Em casa, em vez de transmitir adiante sua língua nativa, meu pai priorizava uma assinatura contínua de televisão por satélite, na crença de que a exposição à programação estrangeira ofereceria tanto educação quanto entretenimento, aprofundando, assim, minha imersão em visões de mundo externas em detrimento da minha própria visão.
Ainda que seja grata pela educação que recebi, não tenho como ignorar o quanto fui distanciada das minhas raízes culturais.
Esse interesse pela educação estrangeira tem gerado preocupações entre os acadêmicos nigerianos. Benneth Uzoechi, um professor de pedagogia, alerta que a adoção de currículos estrangeiros não promove a identidade cultural entre os alunos nigerianos.
Ainda assim, a educação estrangeira é muito procurada por nigerianos. Muitas famílias nigerianas com recursos matriculam os filhos em escolas britânicas, americanas ou de ensino de bacharelado internacional. Alguns internatos britânicos de elite agora têm escolas na Nigéria para atender à demanda. O número de alunos nigerianos que obtêm vistos de estudo para o Reino Unido disparou de 6.798 em 2019 para 59.053 em 2022 — um aumento de 769%.
Pesquisas indicam que uma proporção crescente de jovens nigerianos não fala mais suas línguas indígenas com fluência, especialmente entre grupos urbanos e com alta escolaridade. Levantamentos mostram que apenas entre 27 e 30% dos jovens de 5 a 18 anos entendem ou falam bem suas línguas nativas, em comparação com quase 90% das gerações mais velhas.
Uma epifania
Ainda que eu tenha nascido e crescido na Nigéria, quando me apresento a outros nigerianos, geralmente me perguntam de onde eu sou “de verdade”. Entendo o porquê: Não tenho um nome tradicional nigeriano, nem um sotaque que me identifique a alguma tribo específica. Minha vida foi moldada por sistemas distantes da minha origem cultural.
Foi quando participei da Cúpula da Global Voices no Nepal, durante uma sessão em que pediram aos participantes que traduzissem um poema para suas línguas maternas, que me dei conta. Achei a atividade incrivelmente difícil, ao perceber que falo e escrevo em inglês melhor do que em qualquer outra língua. Em uma sala lotada de pensadores brilhantes do mundo inteiro, muitos deles abraçando suas raízes linguísticas, me dei conta do quanto a minha mente havia se tornado colonizada.
Apesar de tudo, não estou sozinha. Alguns africanos, como eu, criados no continente, são, de certa maneira, desconectados de suas origens, conforme vão surgindo novas gerações de falantes nativos de inglês na África .
Descolonização
Embora os colonizadores tenham abandonado nossas costas formalmente, sua influência ainda persiste.
Ao contrário da narrativa popular de que os britânicos teriam governado a Nigéria apenas por meio de governo indireto, a realidade foi bem mais complexa.

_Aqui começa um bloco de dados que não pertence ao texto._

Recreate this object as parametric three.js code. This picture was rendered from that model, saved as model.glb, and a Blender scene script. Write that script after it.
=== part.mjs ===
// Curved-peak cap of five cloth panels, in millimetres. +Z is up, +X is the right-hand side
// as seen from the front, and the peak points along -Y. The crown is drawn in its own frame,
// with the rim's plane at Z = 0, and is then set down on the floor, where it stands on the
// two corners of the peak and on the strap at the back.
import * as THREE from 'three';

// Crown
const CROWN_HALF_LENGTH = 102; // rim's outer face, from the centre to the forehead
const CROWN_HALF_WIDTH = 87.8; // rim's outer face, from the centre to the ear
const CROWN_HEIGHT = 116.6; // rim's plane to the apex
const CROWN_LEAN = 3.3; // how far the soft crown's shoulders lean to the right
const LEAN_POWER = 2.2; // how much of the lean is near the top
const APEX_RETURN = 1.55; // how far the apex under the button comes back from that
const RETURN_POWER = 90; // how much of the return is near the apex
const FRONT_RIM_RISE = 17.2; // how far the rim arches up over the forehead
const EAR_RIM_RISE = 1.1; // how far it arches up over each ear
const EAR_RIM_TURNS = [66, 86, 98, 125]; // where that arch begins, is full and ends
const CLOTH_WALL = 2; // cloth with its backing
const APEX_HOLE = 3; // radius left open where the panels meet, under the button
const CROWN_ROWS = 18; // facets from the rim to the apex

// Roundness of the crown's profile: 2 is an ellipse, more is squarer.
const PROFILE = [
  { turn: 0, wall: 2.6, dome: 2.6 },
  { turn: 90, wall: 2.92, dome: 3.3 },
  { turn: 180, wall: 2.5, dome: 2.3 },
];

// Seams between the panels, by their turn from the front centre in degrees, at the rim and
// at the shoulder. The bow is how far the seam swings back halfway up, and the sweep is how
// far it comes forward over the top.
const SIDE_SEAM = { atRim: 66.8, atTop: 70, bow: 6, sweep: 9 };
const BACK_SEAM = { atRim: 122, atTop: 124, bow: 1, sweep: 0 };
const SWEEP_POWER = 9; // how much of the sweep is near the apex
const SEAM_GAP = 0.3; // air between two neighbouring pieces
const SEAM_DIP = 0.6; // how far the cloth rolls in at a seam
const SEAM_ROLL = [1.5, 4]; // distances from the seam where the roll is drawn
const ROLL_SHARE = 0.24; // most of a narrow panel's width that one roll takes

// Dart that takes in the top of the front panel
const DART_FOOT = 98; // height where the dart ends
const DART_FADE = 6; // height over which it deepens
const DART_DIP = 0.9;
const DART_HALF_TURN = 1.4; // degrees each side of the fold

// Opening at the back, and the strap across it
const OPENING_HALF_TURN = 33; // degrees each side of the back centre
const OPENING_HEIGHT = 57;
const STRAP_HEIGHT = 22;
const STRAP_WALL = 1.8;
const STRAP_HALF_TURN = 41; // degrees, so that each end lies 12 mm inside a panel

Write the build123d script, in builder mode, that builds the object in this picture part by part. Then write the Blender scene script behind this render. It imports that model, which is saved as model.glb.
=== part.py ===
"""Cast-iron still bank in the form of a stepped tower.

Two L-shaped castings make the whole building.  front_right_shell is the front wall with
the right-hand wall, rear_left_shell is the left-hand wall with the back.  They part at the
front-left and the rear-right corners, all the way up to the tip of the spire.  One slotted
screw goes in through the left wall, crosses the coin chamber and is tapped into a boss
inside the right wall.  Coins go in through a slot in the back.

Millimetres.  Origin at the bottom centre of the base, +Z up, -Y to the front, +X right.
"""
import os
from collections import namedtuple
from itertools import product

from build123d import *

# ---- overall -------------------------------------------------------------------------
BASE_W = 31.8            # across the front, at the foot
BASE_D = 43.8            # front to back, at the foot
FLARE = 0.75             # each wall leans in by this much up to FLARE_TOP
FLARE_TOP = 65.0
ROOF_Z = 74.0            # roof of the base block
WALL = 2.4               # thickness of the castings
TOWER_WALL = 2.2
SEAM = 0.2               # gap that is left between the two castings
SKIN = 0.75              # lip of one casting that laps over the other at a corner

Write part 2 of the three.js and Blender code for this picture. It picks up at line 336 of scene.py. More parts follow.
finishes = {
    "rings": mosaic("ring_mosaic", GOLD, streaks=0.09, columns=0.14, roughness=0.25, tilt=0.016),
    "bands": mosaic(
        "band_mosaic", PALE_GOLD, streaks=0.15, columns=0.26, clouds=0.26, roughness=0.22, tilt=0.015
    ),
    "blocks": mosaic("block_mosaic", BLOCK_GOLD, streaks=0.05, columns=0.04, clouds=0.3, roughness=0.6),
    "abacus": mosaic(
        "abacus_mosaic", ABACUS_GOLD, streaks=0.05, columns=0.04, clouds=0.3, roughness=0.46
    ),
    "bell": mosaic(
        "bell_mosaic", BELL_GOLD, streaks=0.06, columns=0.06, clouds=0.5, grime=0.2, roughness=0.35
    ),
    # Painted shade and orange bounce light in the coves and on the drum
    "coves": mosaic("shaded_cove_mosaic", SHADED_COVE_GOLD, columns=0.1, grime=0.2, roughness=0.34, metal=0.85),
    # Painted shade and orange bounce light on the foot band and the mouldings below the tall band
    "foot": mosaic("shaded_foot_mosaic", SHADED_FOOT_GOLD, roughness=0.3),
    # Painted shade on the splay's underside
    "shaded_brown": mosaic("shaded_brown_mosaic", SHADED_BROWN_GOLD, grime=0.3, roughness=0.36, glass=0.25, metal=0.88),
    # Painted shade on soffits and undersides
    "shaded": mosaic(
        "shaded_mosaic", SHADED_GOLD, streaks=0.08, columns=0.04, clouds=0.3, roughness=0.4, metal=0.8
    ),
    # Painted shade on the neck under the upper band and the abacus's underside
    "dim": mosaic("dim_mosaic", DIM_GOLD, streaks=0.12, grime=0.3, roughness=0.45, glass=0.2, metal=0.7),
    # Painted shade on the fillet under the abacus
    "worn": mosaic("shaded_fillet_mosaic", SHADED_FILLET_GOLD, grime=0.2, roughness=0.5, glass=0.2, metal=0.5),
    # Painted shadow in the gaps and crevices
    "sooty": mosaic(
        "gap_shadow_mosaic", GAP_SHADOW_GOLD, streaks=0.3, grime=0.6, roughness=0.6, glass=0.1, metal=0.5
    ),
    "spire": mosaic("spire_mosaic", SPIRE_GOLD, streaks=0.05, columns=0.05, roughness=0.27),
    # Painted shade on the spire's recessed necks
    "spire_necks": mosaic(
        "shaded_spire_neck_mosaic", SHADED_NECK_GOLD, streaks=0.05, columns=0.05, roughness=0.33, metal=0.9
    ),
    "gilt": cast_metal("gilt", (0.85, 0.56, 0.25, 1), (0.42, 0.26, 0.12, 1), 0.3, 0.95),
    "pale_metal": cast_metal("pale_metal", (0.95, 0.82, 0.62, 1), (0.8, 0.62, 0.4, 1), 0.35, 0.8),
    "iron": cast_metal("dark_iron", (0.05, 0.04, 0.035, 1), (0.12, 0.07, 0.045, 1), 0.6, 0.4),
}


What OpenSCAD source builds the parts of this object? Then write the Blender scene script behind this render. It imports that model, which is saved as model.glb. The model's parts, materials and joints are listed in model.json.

Enquanto o governo indireto, utilizando chefes locais e estruturas tradicionais para pôr em prática as políticas coloniais, foi mais proeminente no norte e em partes do sudoeste, muitas áreas, principalmente no sudeste e em regiões minoritárias, tiveram uma administração colonial direta. Nessas comunidades, onde as autoridades centralizadas eram fracas ou inexistentes, os britânicos impuseram regulamentos e oficiais da colônia, ignorando totalmente a governança tradicional. Esse governo indireto frequentemente levava a rupturas culturais mais profundas, revelando que a experiência colonial na Nigéria não foi nem um pouco uniforme.
Até hoje, as línguas europeias seguem dominantes nos governos, na educação e nos negócios nas ex-colônias na África: inglês, na Nigéria; francês, no Senegal; e português, em Angola, e as línguas indígenas são marginalizadas em contextos formais. Após a independência, muitos africanos continuam a se identificar mais com padrões ocidentais na educação, nos nomes próprios, na comida e na lógica — com frequência, às custas do orgulho cultural e da continuidade.
Da música que ouço, dos livros que leio e do alimento que consumo, estou agora deixando para trás, conscientemente, os efeitos residuais de ideologias, valores e sistemas coloniais que compõem minha identidade. Ainda que talvez eu nunca me veja totalmente livre, hoje estou mais desperta. Com autoconsciência, estou desaprendendo ativamente a crença internalizada de que estrangeiro significa superior.